Another dynamic at play for Robinhood’s stock valuation is the presence of regulatory and policy uncertainty toward the trading platform. Scrutiny from regulators around investor protection, disclosures and compliance remains a constant for trading apps. In 2025 alone, Robinhood agreed to pay $45 million in SEC penalties for multiple securities-law violations which included reporting failures and gaps in compliance. Ongoing investigations and regulatory actions highlight a simple reality for Robinhood stock investors in that this is still a heavily monitored business operating in a constantly changing policy environment.  

Another practice that has garnered stern questions from regulators is the payment for order Flow (PFOF) practice. Questions around conflicts of interest continue to come up with regulators exploring a potential rule change or tighter oversight. Ultimately, any regulatory shift that can introduce new rules acts as a persistent headwind for Robinhood. Therefore, even when the company executes well operationally, policy uncertainty can cap investor enthusiasm. 

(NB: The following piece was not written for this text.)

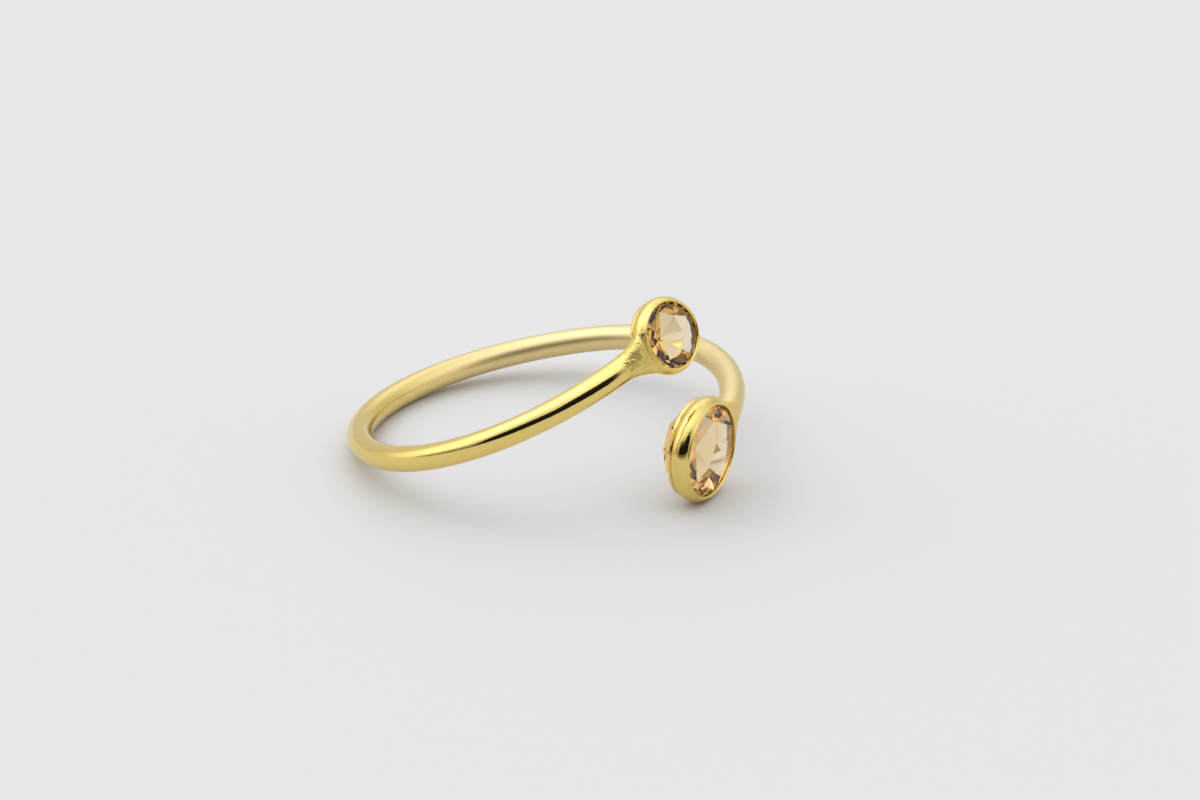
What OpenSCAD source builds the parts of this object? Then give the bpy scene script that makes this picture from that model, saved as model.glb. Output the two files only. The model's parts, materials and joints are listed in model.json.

Crypto Exposure Adding Volatility

The crypto market has witnessed structural reset to the downside ever since peaking in October last year. Sentiment in the crypto market is currently the weakest it has been since the 2022 bear market lows and search trends reveal that retail interest has been waning as well. Crypto trading on Robihood has become a meaningful revenue contributor, however the swings in crypto directly translates to volume on the platform and thereby the pace of revenue growth. This link reinforces the perception that the stock is increasingly tied to how crypto moves and is in tandem with the overall performance of the broader digital asset market.  

Broader Fintech and Market Sentiment 

Robinhood’s stock decline is happening at a time when there is a noticeable change in sentiment toward growth and fintech stocks. The tech sector has faced increasing pressure as investors reassess valuations, rising economic uncertainty, and the pace of returns from heavy AI spending. Recent market volatility and a wider tech selloff highlight how risk appetite has cooled, particularly for companies seen as high-growth or sentiment-driven. 

Expectations around future interest-rates are another crucial factor shaping sentiment. The appointment of Kevin Warsh as the new Fed chair and his hawkish reputation has further added to this narrative. As markets price in the possibility of a tighter monetary policy and a slowing economy, investors are increasingly rotating toward safer and more predictable businesses. 

The risk-off sentiment is particularly coming down hard on fintech platforms where growth trajectories depend a lot on retail participation, market trends and trading activity. In this sort of backdrop, the decline in Robinhood’s stock reflects not just company-specific concerns but a broader recalibration of how investors view retail-focused, growth-oriented financial platforms. 

When it comes to Robinhood’s crypto vertical and ambitions, there seems to be no signs of slowing down despite the recent sharp drop in the crypto markets. 

The Robinhood Chain public testnet is live 🛠️

Developers can now build on a financial-grade ethereum Layer 2 built on @arbitrum— designed to support tokenized real-world and digital assets.

Start building with the core foundation of Robinhood Chain: https://t.co/yHCQRh5x3j…

— Robinhood (@RobinhoodApp) February 11, 2026

Today’s announcement on the launch of its own chain, an Ethereum layer 2 built on Arbitrum to bring tokenized assets, 24/7 trading and deeper integration between TradFi and DeFi shows their long-term crypto strategy. For investors, on the face of shifting sentiment, this is a clear indication that the company is doubling down on its efforts to invest in the next phase of its growth story.